Several persistent critics of Fairfax County's teacher merit pay program are taking issue with a recent schools-commissioned poll because the consultant hired to produce it was among the leading champions of the pay-for-performance system.

Two of the 59 questions asked in the $47,181 scientific survey dealt with merit pay and school officials have focused on the 71 percent approval rating it received as vindication for the system, which has been criticized by some teachers and public officials.

While they say they are not challenging the survey data, some School Board members are questioning the selection of futurist Marvin J. Cetron to oversee the survey, because he was on a 12-member commission that provided the foundation for merit pay in 1986.

"I go to church on Sunday.
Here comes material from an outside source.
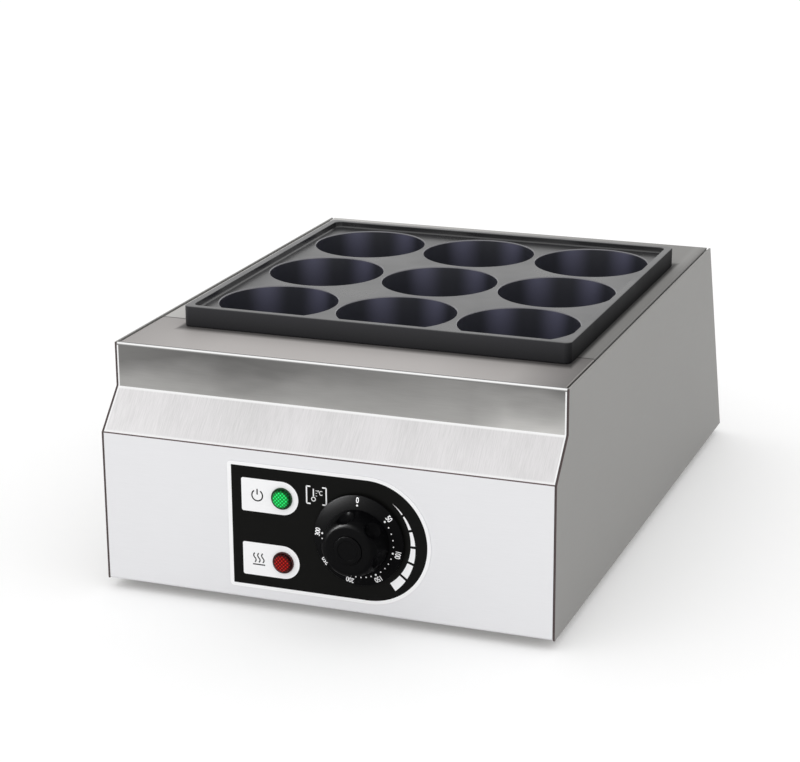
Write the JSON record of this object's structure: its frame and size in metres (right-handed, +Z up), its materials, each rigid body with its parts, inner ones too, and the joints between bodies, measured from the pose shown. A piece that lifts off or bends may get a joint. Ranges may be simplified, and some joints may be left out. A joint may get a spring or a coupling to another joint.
{
  "type": "egg burger maker",
  "caption": "Countertop electric egg burger maker: stepped stainless steel cabinet, raised square black mould with round wells, thermostat knob and signal lamps.",
  "frame": {"origin": "middle of the bounding box on the plane under the feet", "axes": "+Z up, -Y to the control face, +X to the right seen from the front"},
  "size_m": [0.35, 0.5394, 0.2015],
  "materials": {
    "front_steel": "satin, finely brushed",
    "side_steel": "satin",
    "top_steel": "satin, brushed",
    "inner_steel": "mill finish",
    "nonstick": "black non-stick coating on cast aluminium",
    "element_steel": "heat-darkened",
    "zinc": "zinc plated",
    "board": "pressed mineral fibre, matt",
    "label_black": "printed film, satin",
    "knob_black": "moulded, satin",
    "green_lens": "faceted, translucent",
    "red_lens": "faceted, translucent",
    "rubber": "matt",
    "ceramic": "glazed ceramic",
    "nylon": "moulded, satin",
    "copper": "drawn copper",
    "live_insulation": "silicone, matt",
    "neutral_insulation": "silicone, matt"
  },
  "bodies": {
    "cabinet": {"front_cover": "front_steel", "left_side_panel": "side_steel", "right_side_panel": "side_steel", "rear_panel": "side_steel", "base_plate": "inner_steel", "top_plate": "top_steel", "mould_plate": "nonstick", "heating_element_left": "element_steel", "heating_element_middle": "element_steel", "heating_element_right": "element_steel", "heater_link_left": "zinc", "heater_link_right": "zinc", "clamp_bar_front": "inner_steel", "clamp_bar_rear": "inner_steel", "mould_stud_1": "zinc", "mould_stud_2": "zinc", "mould_stud_3": "zinc", "mould_stud_4": "zinc", "stud_nut_1": "zinc", "stud_nut_2": "zinc", "stud_nut_3": "zinc", "stud_nut_4": "zinc", "heat_tray": "inner_steel", "insulation_board": "board", "control_label": "label_black", "thermostat_body": "ceramic", "thermostat_screw_1": "zinc", "thermostat_screw_2": "zinc", "power_lamp_body": "nylon", "power_lamp_lens": "green_lens", "power_lamp_clip": "nylon", "heat_lamp_body": "nylon", "heat_lamp_lens": "red_lens", "heat_lamp_clip": "nylon", "sensor_bulb": "copper", "capillary_tube": "copper", "foot_front_left": "rubber", "foot_front_right": "rubber", "foot_rear_left": "rubber", "foot_rear_right": "rubber", "foot_screw_front_left": "zinc", "foot_screw_front_right": "zinc", "foot_screw_rear_left": "zinc", "foot_screw_rear_right": "zinc", "rear_screw_lower_left": "zinc", "rear_screw_lower_right": "zinc", "rear_screw_upper_left": "zinc", "rear_screw_upper_right": "zinc", "cable_gland": "nylon", "gland_nut": "nylon", "gland_locknut": "nylon", "terminal_block": "ceramic", "live_wire": "live_insulation", "heater_wire": "live_insulation", "neutral_wire": "neutral_insulation"},
    "knob": {"knob_dial": "knob_black", "knob_grip": "knob_black", "knob_cap": "knob_black", "thermostat_shaft": "zinc"}
  },
  "joints": [
    {"name": "thermostat_turn", "type": "hinge", "parent": "cabinet", "child": "knob", "pos_m": [0.0295, -0.2443, 0.066], "axis": [0, -1, 0], "range_deg": [0, 276]}
  ]
}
I wasn't paying for a sermon," the board's vice chairman, Laura I. McDowall (Annandale), said of Cetron's presentation on the survey results.

"He was really promoting particular points of view, i.e. his own."
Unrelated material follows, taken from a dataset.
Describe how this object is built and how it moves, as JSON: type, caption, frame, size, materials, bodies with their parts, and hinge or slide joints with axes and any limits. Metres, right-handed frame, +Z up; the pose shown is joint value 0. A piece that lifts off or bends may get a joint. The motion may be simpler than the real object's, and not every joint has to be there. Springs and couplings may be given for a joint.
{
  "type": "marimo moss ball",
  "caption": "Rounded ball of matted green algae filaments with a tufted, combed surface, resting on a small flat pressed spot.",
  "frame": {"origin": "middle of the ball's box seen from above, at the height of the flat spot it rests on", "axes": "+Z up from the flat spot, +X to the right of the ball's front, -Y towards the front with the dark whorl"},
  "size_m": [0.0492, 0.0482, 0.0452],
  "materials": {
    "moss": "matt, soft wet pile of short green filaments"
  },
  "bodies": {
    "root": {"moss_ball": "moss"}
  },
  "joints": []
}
Said member Letty A. Fleetwood (Providence): "I don't see how anyone could have served on that committee . . . and not be predisposed to a certain point of view."

Cetron said complaints about his role were a shoot-the-messenger response.

"The reason they think it's inappropriate is because they're against merit pay and they're upset that the community likes it," he said. "They're looking for a scapegoat."

McDowall, Fleetwood, the teachers union and others who have questioned Cetron's role are among the leading merit pay detractors.

Cetron's Arlington-based firm, Forecasting International Ltd., which submitted the only bid for the job, sub-contracted the actual polling of 1,033 Fairfax residents to an unrelated company, Marketing Opinion Research of Washington.

Cetron then provided analysis of the raw data, concluding in his report that teacher complaints of unfairness and morale problems "seem to carry little weight with the public."

He further noted that "in Fairfax County, performance evaluations are about as good as they can be.

"The fair-to-middling majority {of teachers} find that the dangers of evaluation outweigh any potential rewards," he wrote.

"In Fairfax County, there is little objective reason for their fears and little substance to the complaints . . . . "

School officials, who said they did not realize Cetron was president of Forecasting International when they received the bid, nonetheless defended the survey as valid because the actual polling was conducted by the other firm.

"Since he didn't deal with the data or the numbers, it doesn't muddy the water," said Assistant Superintendent Dolores Bohen, who oversaw the survey.

Superintendent Robert R. Spillane said it was "absolutely not" a conflict to award the contract to a member of the merit pay commission.

"It's more of a conflict, I would think, that he lives in the county and his wife is a teacher," he said.

The board's senior member, Anthony T. Lane (Lee), expressed astonishment that anyone could quarrel with a generally rosy survey that found an overall 84 percent approval rating for Fairfax schools.

"I'm just amazed that we're questioning it," he said.

"I mean, we should be out there waving the flag. Any other school system in the country would love a survey like this."